Carbon Dioxide: no big deal
Nexus|December 2021 - January 2022
Pure physics climate statistics explained in plain terms
Ian Phillips, based on research by David Coe, Walter Fabinski and Gerhard Wiegleb
Carbon Dioxide: no big deal

Introduction

Important new research on climate change has just been published by David Coe, MA (Physics), a retired researcher with a career in industry, specialising for a large part in the measurement of atmospheric gases using infrared absorption spectroscopy.

His paper, co-authored with Walter Fabinski and Gerhard Wiegleb, challenges the prevailing view on climate change. This view is, firstly, that the carbon dioxide resulting from fossil fuel use is the prime cause of the warming of the Earth's atmosphere and, secondly, that we must abandon our use of fossil fuels by 2050, in a policy of Net Zero, or risk an accelerating and eventually uncontrollable overheating of the planet. We are bombarded on a daily basis from almost every section of the media with stories of impending doom, unless we take immediate and decisive action.

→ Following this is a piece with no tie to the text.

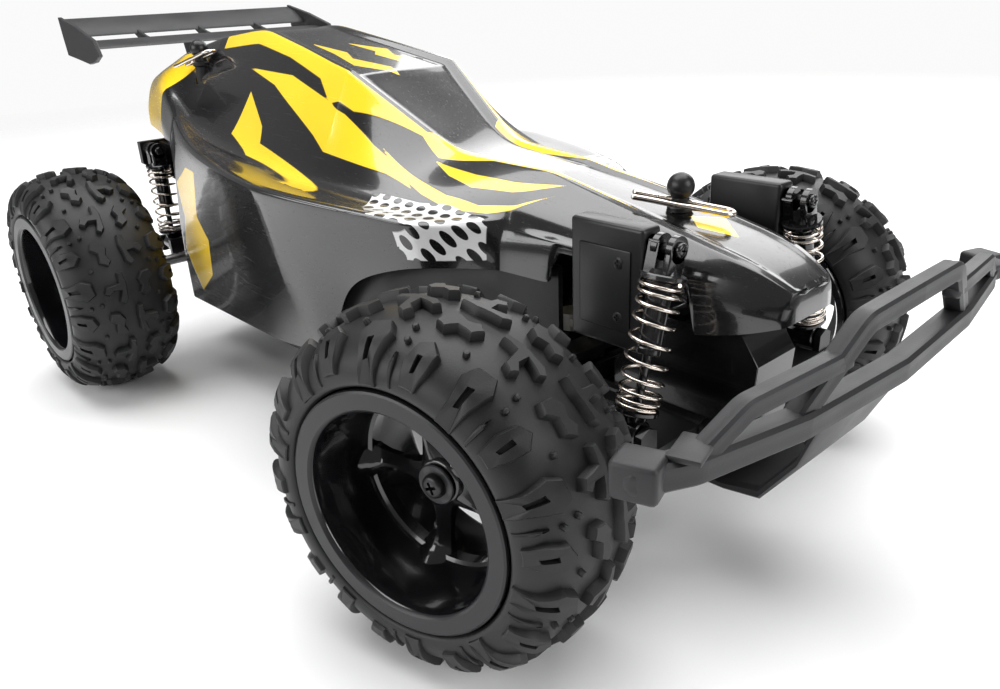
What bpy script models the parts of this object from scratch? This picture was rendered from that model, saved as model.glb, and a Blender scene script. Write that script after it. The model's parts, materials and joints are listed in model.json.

The full version of Coe's paper is titled The Impact of CO2, H2O and Other 'Greenhouse Gases' on Equilibrium Earth Temperatures. It is available to read on Paul Homewood's climate blog, Not A Lot of People Know That, dated 31 August, 2021.

His findings show that the popular claims of carbon dioxide's ability to influence the planet's mean temperature have been grossly exaggerated, and are based on unsound science. Net Zero is therefore an overreaction and a misconceived policy.